Westin St. Francis
June 2-5
Theme:
Oceans Apart? Narratives of (Il)Legality in Liminal Locations
Citizen/Undocumented…Poor/Privileged…Non-White/White…Regulated/Unregulated.
Law and Society scholars have consistently challenged both the fit and the applicability of these and other binaries, questioning what citizenship status, class, race, or politics really mean in myriad contexts. However, early in a new decade (and new century), many law and society scholars find ourselves in somewhat of a liminal space, facing whole new sets of border crossings, blurring boundaries, empirical challenges, and conceptual conundra. For example, in the U.S., the continued growth of mass incarceration coupled with the extended reach of criminal law and “civil” municipal regulations have destabilized entire communities, where categories of “incarcerated” and “free” are no longer clearly distinguishable. Around the world, political and legal responses to human migration have broken down lines between immigration law, economic regulation, and criminal justice in complex and often troubling ways.

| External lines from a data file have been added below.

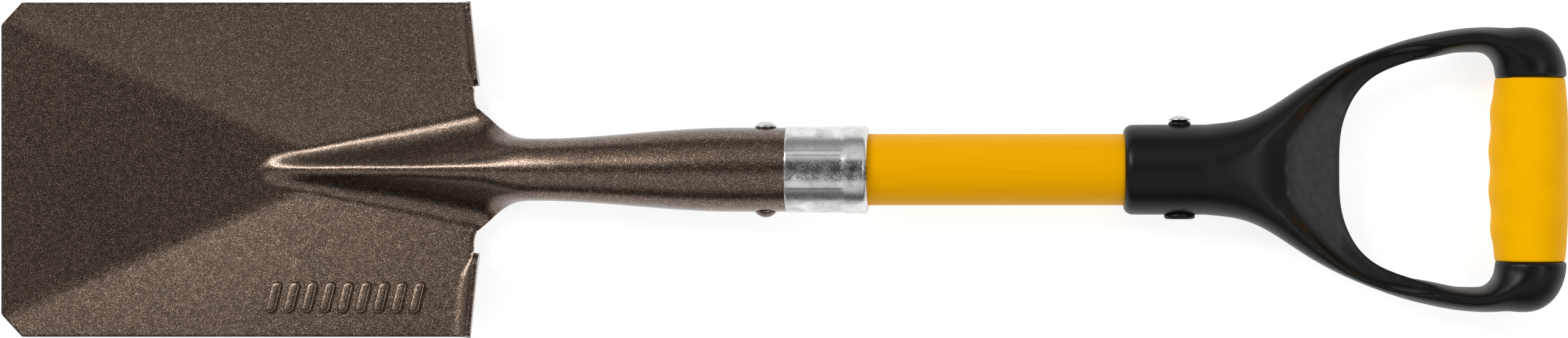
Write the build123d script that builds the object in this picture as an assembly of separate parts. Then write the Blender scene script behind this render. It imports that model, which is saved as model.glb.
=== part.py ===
"""Compact square-mouth shovel: pressed head, riveted tube shaft and D-shaped hand grip.

The shovel lies on its back on Z = 0, with the blade's hollow facing up (+Z).
+X runs along the shaft, from the cutting edge to the hand grip, and the shovel is
symmetric about Y = 0 but for its rivet ends. The origin is the centre of its footprint.
Lengths are in millimetres. "u" is a distance from the cutting edge along +X.
"""
import os

from build123d import *

os.makedirs("parts", exist_ok=True)

# ---- overall
overall_length = 691.5
neck_radius = 19.7                 # outside of the grip's neck, which rests on the ground
axis_z = neck_radius               # height of the shaft's axis
tip_x = -overall_length / 2
beyond = 30.0                      # how far cutting bodies reach past what they cut

# ---- blade
blade_width = 148.0                # at the cutting edge
rear_width = 146.6                 # at the treads
blade_length = 213.5               # cutting edge to the back of the treads at their outer ends
sheet = 2.0
corner_chamfer = 9.8
crease_apex = 152.0                # u where the two creases of the flat front facet meet
dish_slope = 0.13                  # rise of the side facets per millimetre across

# ---- treads and the relief notches beside them
tread_height = 12.0
tread_inner_y = 35.3
tread_slant = 2.6                  # how much further back the inner end of a tread stands
tread_corner = 4.0
notch_y = 31.3
notch_radius = 4.0
rear_foot_y = 27.2                 # half width of the sheet between the notches

# ---- frog, the raised spine between the pan and the socket
frog_start = 117.0
frog_end = 242.5
frog_foot_start = 3.6              # half widths of the frog at its foot
frog_foot_rear = 22.4
frog_foot_end = 9.0
frog_steps = 6
leg_depth = 4.0                    # how far its construction body reaches below Z = 0

# ---- socket
throat_radius = 13.6
mouth_radius = 18.4
throat_u = 240.5
parallel_u = 318.5
socket_start = 228.5
socket_end = 372.5

# ---- ferrule
ferrule_start = 349.8
ferrule_end = 385.7
ferrule_wall = 0.8
ferrule_round = 3.0

# ---- shaft and what is inside it
shaft_radius = 15.6
shaft_bore = 12.6
shaft_start = 318.5
shaft_end = 554.5
bush_end = 382.5
plug_length = 50.0
plug_inset = 2.0

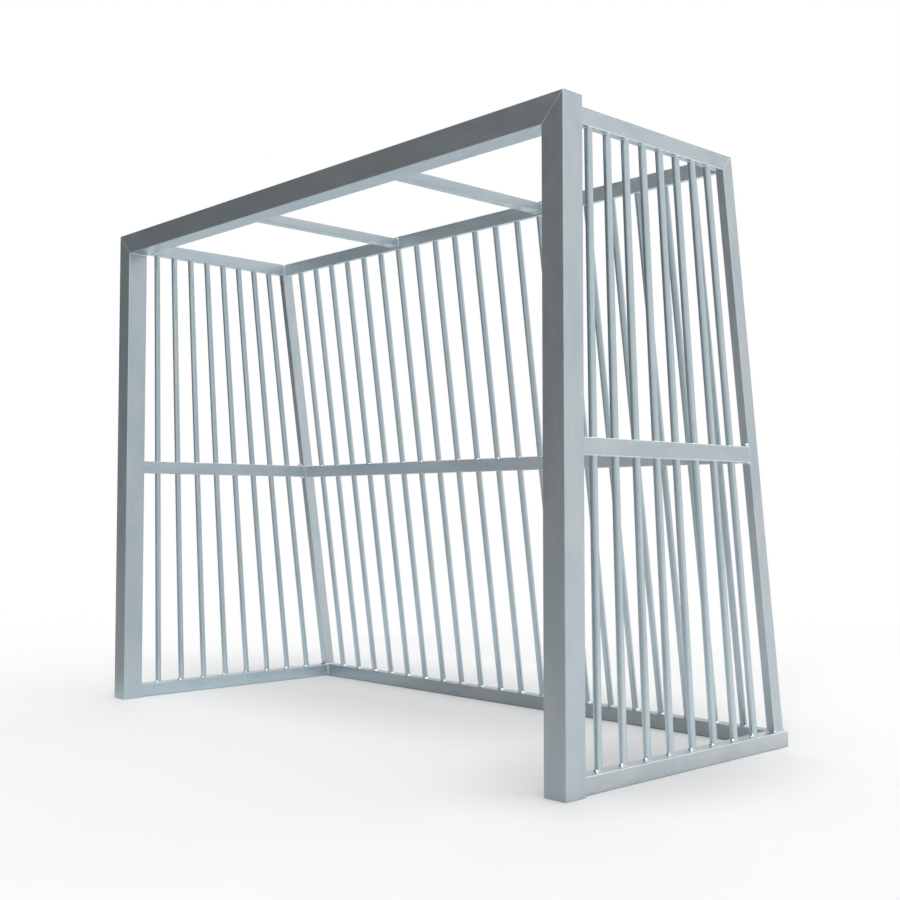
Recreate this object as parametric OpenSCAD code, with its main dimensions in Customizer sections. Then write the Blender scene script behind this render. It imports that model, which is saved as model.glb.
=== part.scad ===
/* [Front frame] */

// Overall width across the two front posts
width = 2440; // [2000:10:3000]
// Overall height of the front frame
height = 1890; // [1600:10:2200]
// Side of the square tube the posts and the crossbar are cut from
front_tube = 80; // [70:5:100]
// Wall of the front frame tube
front_wall = 3; // [2:0.5:5]
// Outer corner radius of the front frame tube
front_corner = 3; // [2:0.5:6]

/* [Depth] */

// Overall depth at the floor, front face of the posts to the rear end of the side bottom rails
depth = 1092; // [1000:2:1300]
// Floor-level distance from the front face to the rear face of the rear posts, measured on the sloping face carried down to the floor
rear_foot = 1089; // [980:1:1090]
// Distance from the front face to the rear face of the rear posts, at full height
rear_head = 820; // [700:5:950]

/* [Rails] */

// Height of every rail
rail_height = 50; // [40:5:60]
// Width of the top and middle rails and of the rear posts
rail_width = 30; // [25:5:40]
// Wall of the rail tube
rail_wall = 2; // [1.5:0.5:3]
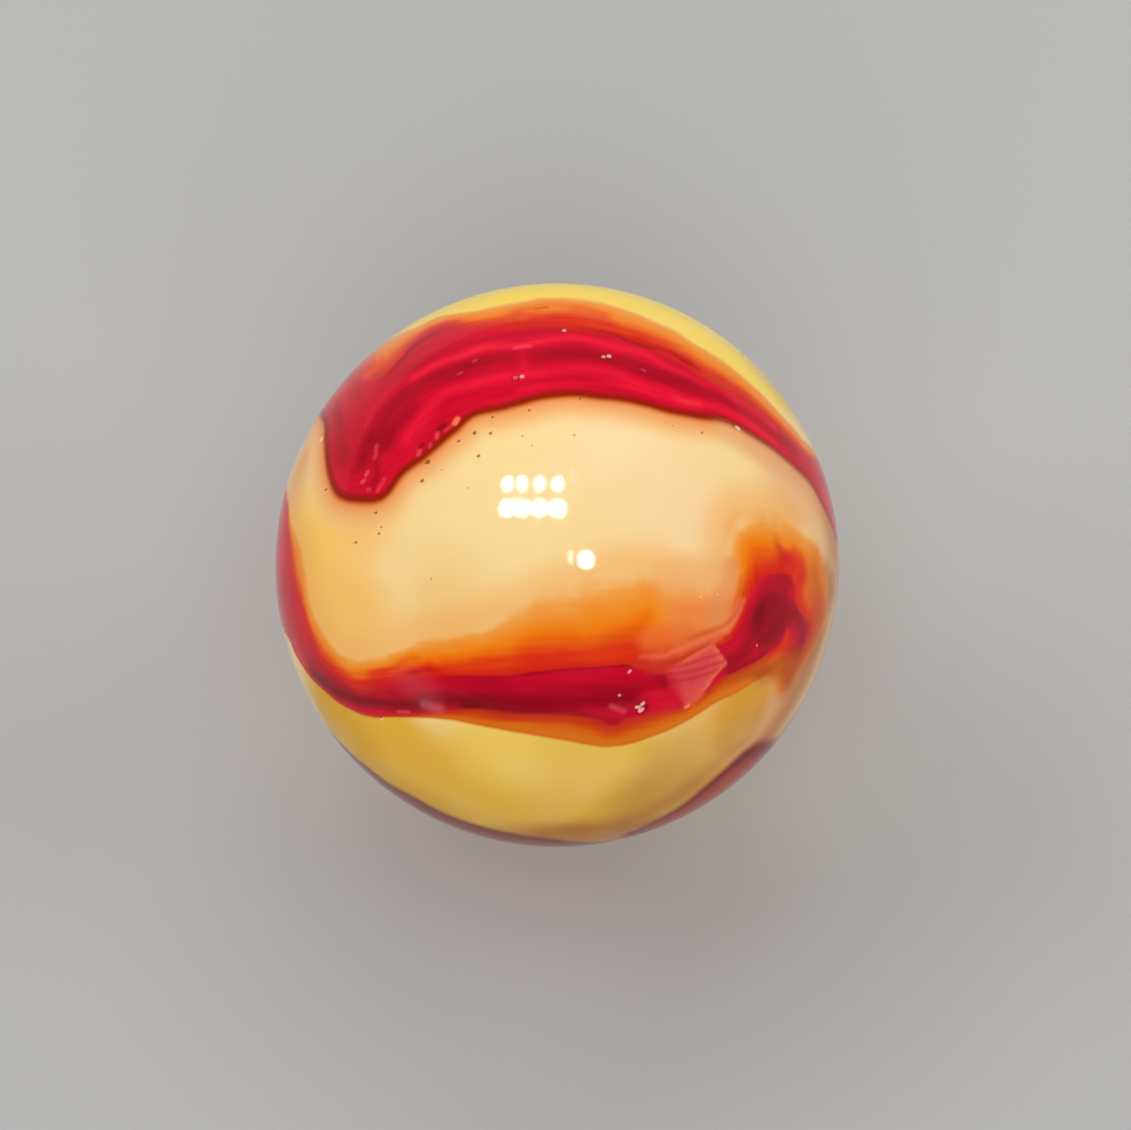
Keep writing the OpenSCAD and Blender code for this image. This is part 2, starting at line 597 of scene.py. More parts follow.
UPPER_TOP = [
    (7.3, 2.95, 0.12), (7.0, 3.05, 0.12), (6.5, 3.5, 0.15), (6.0, 3.97, 0.2), (5.5, 4.38, 0.22),
    (5.0, 4.76, 0.25), (4.5, 5.02, 0.28), (4.0, 5.28, 0.3), (3.5, 5.65, 0.35), (3.0, 5.9, 0.4),
    (2.5, 6.12, 0.4), (2.0, 6.3, 0.45), (1.5, 6.45, 0.45), (1.0, 6.55, 0.45), (0.5, 6.63, 0.45),
    (0.0, 6.67, 0.45), (-1.0, 6.67, 0.45), (-1.8, 6.62, 0.4), (-2.4, 6.6, 0.3), (-2.85, 6.66, 0.2),
    (-3.08, 6.68, 0.15), (-3.31, 6.62, 0.1), (-3.5, 6.55, 0.08), (-3.66, 6.45, 0.08),
    (-3.83, 6.34, 0.08), (-4.0, 6.2, 0.08), (-4.14, 6.03, 0.08), (-4.25, 5.85, 0.08),
    (-4.4, 5.69, 0.08), (-4.6, 5.48, 0.1), (-4.85, 5.3, 0.2), (-5.15, 5.3, 0.35),
    (-5.45, 5.4, 0.35),
]
UPPER_BEHIND_LEFT = [(-5.6, 5.6), (-5.0, 5.5), (-4.4, 5.2), (-5.1, 5.0), (-5.8, 4.8), (-6.3, 4.75)]
UPPER_ORANGE_TOP = [
    (7.3, 3.2), (7.0, 3.5), (6.5, 4.02), (6.0, 4.55), (5.5, 5.0), (5.0, 5.42), (4.5, 5.8),
    (4.0, 6.15), (3.5, 6.45), (3.0, 6.72), (2.0, 7.14), (1.0, 7.43), (0.0, 7.53), (-1.0, 7.42),
    (-2.0, 7.18), (-2.5, 7.12), (-3.0, 7.06), (-3.5, 6.93), (-4.0, 6.7), (-5.3, 6.0),
]
upper_red = (
    stretch(UPPER_EDGE) + stretch(UPPER_BEHIND_RIGHT, 0.15, side=-1)
    + stretch(UPPER_TOP) + stretch(UPPER_BEHIND_LEFT, 0.3, side=-1)
)
upper_orange = (
    stretch(UPPER_EDGE) + stretch(UPPER_BEHIND_RIGHT, 0.2, side=-1)
    + stretch(UPPER_ORANGE_TOP, 0.3) + stretch(UPPER_BEHIND_LEFT, 0.3, side=-1)
)
print("upper ribbon from", len(upper_red), "places, its orange from", len(upper_orange))

# %% [markdown]
# ### The lower ribbon
# It comes round the left side from behind, turns along the bottom of the face and swells into
# a dark blob on the right, under a hood of orange. Above it the red has bled into the cream as
# a broad orange glow.

# %% Outlines of the lower ribbon
LEFT_INNER = [
    (-7.6, 1.8), (-7.5, 1.0), (-7.43, 0.5), (-7.37, 0.0), (-7.27, -0.5), (-7.13, -1.0),
    (-6.97, -1.5), (-6.8, -2.0), (-6.55, -2.5), (-6.2, -2.85), (-5.9, -3.05),
]
LOWER_TOP = [
    (-5.5, -3.22, 0.4), (-5.0, -3.15, 0.4), (-4.5, -3.02, 0.4), (-4.0, -2.94, 0.35),
    (-3.5, -2.9, 0.25), (-3.0, -2.93, 0.15), (-2.0, -2.95, 0.1), (-1.5, -2.95, 0.1),
    (-1.0, -2.9, 0.1), (-0.6, -2.83, 0.1), (0.0, -2.78, 0.1), (0.5, -2.73, 0.1), (1.0, -2.7, 0.1),
    (1.5, -2.67, 0.1), (1.9, -2.64, 0.1), (2.2, -2.73, 0.15), (2.5, -2.8, 0.2), (2.85, -2.83, 0.2),
    (3.3, -2.65, 0.12), (3.7, -2.42, 0.1), (4.0, -2.28, 0.1), (4.4, -2.15, 0.1),
]
BLOB = [
    (4.7, -1.97), (4.88, -1.75), (5.05, -1.4), (5.17, -1.05), (5.33, -0.7), (5.48, -0.42),
    (5.72, -0.24), (6.0, -0.18), (6.3, -0.2), (6.5, -0.32), (6.57, -0.6), (6.58, -0.9),
    (6.66, -1.15), (6.83, -1.38), (7.04, -1.6), (7.05, -1.82), (6.95, -2.15), (6.7, -2.4),
    (6.5, -2.1), (6.35, -1.78), (6.27, -2.0), (6.1, -2.25), (5.8, -2.48), (5.45, -2.7),
    (5.1, -2.87), (4.85, -2.98),
]
LOWER_BOTTOM = [
    (4.55, -3.12, 0.15), (4.1, -3.5, 0.2), (3.5, -3.92, 0.2), (3.0, -4.05, 0.25), (2.5, -4.2, 0.3),
    (2.0, -4.35, 0.3), (1.5, -4.5, 0.3), (1.0, -4.33, 0.3), (0.5, -4.22, 0.3), (0.0, -4.18, 0.25),
    (-1.0, -4.12, 0.25), (-2.0, -4.03, 0.2), (-2.5, -4.0, 0.15), (-3.0, -4.02, 0.1),
    (-3.5, -4.05, 0.08), (-4.0, -4.1, 0.08), (-4.5, -4.14, 0.08), (-5.0, -4.15, 0.08),
    (-5.5, -4.06, 0.08), (-6.0, -3.83, 0.08), (-6.5, -3.46, 0.08), (-6.75, -3.26, 0.08),
    (-7.05, -2.9, 0.08),
]
LEFT_OUTER = [(-7.33, -2.45), (-7.55, -1.98), (-7.78, -1.75)]
LEFT_BEHIND = [(-7.9, -0.9), (-7.6, 0.3), (-7.3, 1.6), (-7.2, 2.6), (-7.5, 2.5)]
lower_red = (
    stretch(LEFT_INNER, 0.3) + stretch(LOWER_TOP, 0.1) + stretch(BLOB, 0.12)
    + stretch(LOWER_BOTTOM, 0.25) + stretch(LEFT_OUTER, 0.12) + stretch(LEFT_BEHIND, 0.2, side=-1)
)

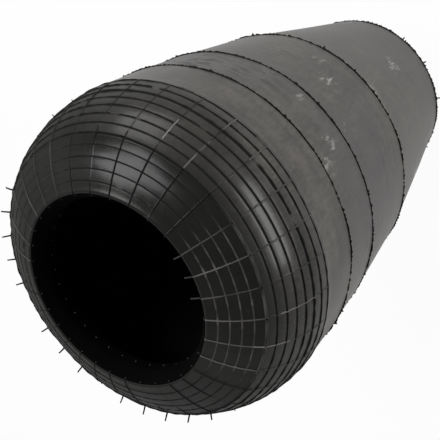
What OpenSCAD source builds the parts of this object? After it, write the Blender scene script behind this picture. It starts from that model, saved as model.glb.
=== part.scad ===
// Rolling-lobe air spring bellows, as moulded and before fitting.
// It stands on its rear bead, with the domed front shoulder up and its axis on Z.
// The origin is the centre of the rear rim, on the plane that the rim stands on.

/* [Sleeve outline] */
// Outside radius at the widest belt
body_r = 135; // [130:1:140]
// Height of the widest belt above the rear rim
belt_z = 324.5; // [320:0.5:330]
// Height of the ellipse that rounds the crown above the belt
crown_h = 88; // [84:1:92]
// Radius at which the crown's ellipse has its centre
crown_c = 60; // [56:1:64]
// Ellipse angle at which the crown ends and the flatter face begins
crown_a = 40; // [38:1:42]
// Radius of the front lip
lip_r = 80; // [79.5:0.1:80.5]
// Height of the front lip
lip_z = 402; // [401:0.5:403]
// How far the face swells above a straight line from the crown to the lip
face_swell = 2.4; // [1.5:0.1:3]
// Outside radius of the rear rim
rim_r = 76; // [75:0.5:78]
// Height of the rear rim's outer edge
rim_z = 4.5; // [4:0.5:6]

/* [Mould joints] */
// How far the first mould joint lies below the belt
joint_1_drop = 44.5; // [40:0.5:50]
// How far the second mould joint lies below the belt
joint_2_drop = 92; // [86:0.5:98]
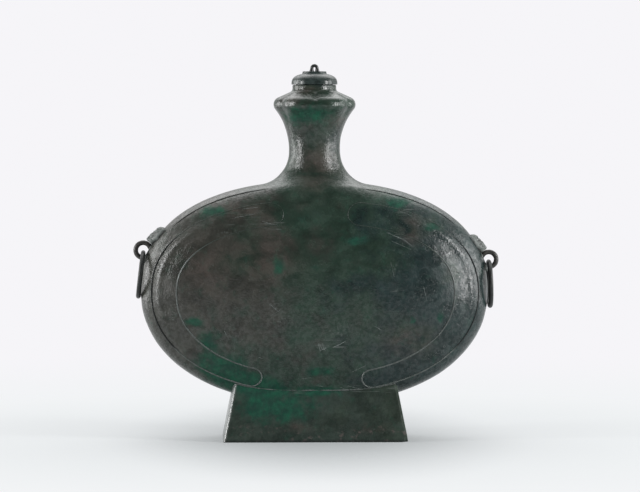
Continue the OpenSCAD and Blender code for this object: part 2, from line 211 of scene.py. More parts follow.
# The beast's face: its highest point, an eye's middle and radius, a brow's span, and of the curls of horn and
# cheek the middle, way up, reach, first radius, growth, width and height
FACE_HIGH = 6.6
BEAST_EYE, BEAST_EYE_R = (5.3, 3.0), 2.1
BROW = (1.0, 10.2)
CURLS = ((7.2, 11.0, 1, 3.3, 0.35, 0.36, 0.42, 1.0), (7.6, -0.6, -1, 2.4, 0.3, 0.3, 0.38, 0.7))
RELIEF = "relief"
NEIGHBOURS = ((1.1, 0), (-1.1, 0), (0, 1.1), (0, -1.1), (0.8, 0.8), (-0.8, 0.8), (0.8, -0.8), (-0.8, -0.8))

# Where malachite has grown, where the bronze shows brown, and where it is rubbed pale or scratched, in the front
# view: the middle across and up, the half width and the half height of each place
PLACES = (
    # Malachite, front and back
    (((-80, 62, 22, 15), (-60, 50, 22, 9), (-42, 44, 24, 8), (-24, 27, 24, 13), (-50, 29, 14, 10), (-100, 99, 9, 4),
      (-30, 145, 6, 8), (33, 165, 9, 4), (79.5, 100, 2.6, 4), (101.8, 102, 2.6, 4), (-83, 189, 14, 5),
      (68, 196, 12, 5), (-8, 268, 22, 9), (95, 176, 8, 4), (5, 58, 14, 5), (-88, 84, 8, 10), (4, 42, 20, 5)),
     ((60, 70, 22, 14), (-40, 120, 14, 9), (-95, 88, 12, 8), (20, 176, 18, 7), (92, 140, 9, 13), (-10, 268, 15, 6),
      (-30, 24, 20, 9), (44, 33, 12, 6))),
    # Brown, front and back
    (((76, 84, 22, 14), (78, 174, 10, 14), (-86, 58, 5, 3), (-70, 58, 4, 3), (-40, 150, 30, 22), (-92, 140, 26, 30),
      (20, 262, 12, 6), (-60, 190, 26, 8), (-16, 12, 14, 4), (46, 11, 14, 4), (2, 226, 22, 24), (-6, 288, 14, 5)),
     ((-70, 160, 26, 16), (50, 130, 24, 20), (10, 80, 22, 12), (80, 60, 12, 8))),
    # Rubbed, front and back
    (((-82, 144, 5, 5), (-71, 91, 5, 6), (-65, 85, 4, 4), (-35, 111, 7, 6), (104, 145, 3, 10), (64, 141, 5, 9),
      (86, 120, 9, 6), (-28, 100, 12, 8), (20, 92, 14, 6), (88, 180, 12, 4), (-72, 172, 14, 3)),
     ((-20, 150, 14, 8), (70, 96, 12, 8), (-84, 118, 8, 10))),
    # Scratched, front and back
    (((12, 80, 14, 5), (5, 45, 4, 2), (70, 169, 9, 3), (-56, 190, 16, 6), (-60, 181, 18, 4), (-98, 178, 7, 4),
      (46, 43, 26, 4), (-20, 40, 18, 3), (76, 187, 10, 5), (60, 126, 8, 5), (-34, 178, 10, 5)),
     ((-30, 60, 24, 6), (44, 186, 20, 5), (-70, 120, 10, 8), (30, 42, 30, 3))))
COVER = "cover"
PAINTED = ("body patina", "foot patina")

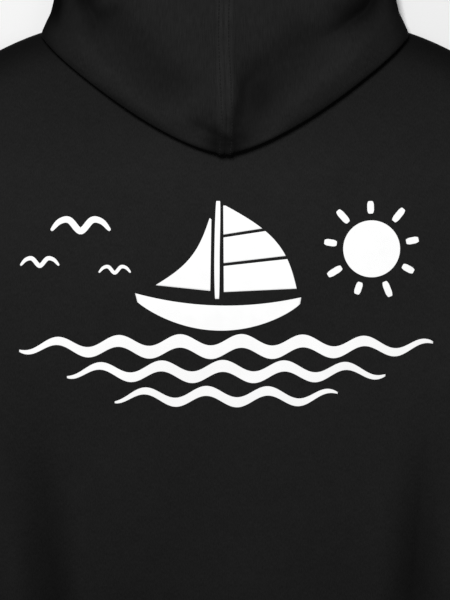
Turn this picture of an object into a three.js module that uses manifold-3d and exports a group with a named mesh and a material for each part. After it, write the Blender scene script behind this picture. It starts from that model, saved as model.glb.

As a result of these kinds of boundary dissolutions, notions about citizenship, sovereignty, illegality, and rights (to name a few) have all been complicated, challenging a number of longstanding assumptions underlying legal scholarship. How does the law in its many forms help or hurt the resulting conversations? The theme of the 2011 LSA Meeting–Oceans Apart? Narratives of (Il)legality in Liminal Locations–invites us to ponder the shifting and dissolving boundaries around us, empirical and conceptual, and also what they may tell us about law’s relevance, and limitations, in shaping our global future. It is fitting that we begin this exploration in San Francisco, one of the great transnational cities in the world. San Francisco, with its proximity to the Pacific Ocean, is located in a state that borders Mexico (and once was part of that nation), and which was once traversed only by native peoples. This locale is subject to tectonic forces, literal as well as environmental and social, which shape the human uses of law and responses to law. San Francisco constitutes an ideal setting for convening scholars who are concentrating their efforts on these issues.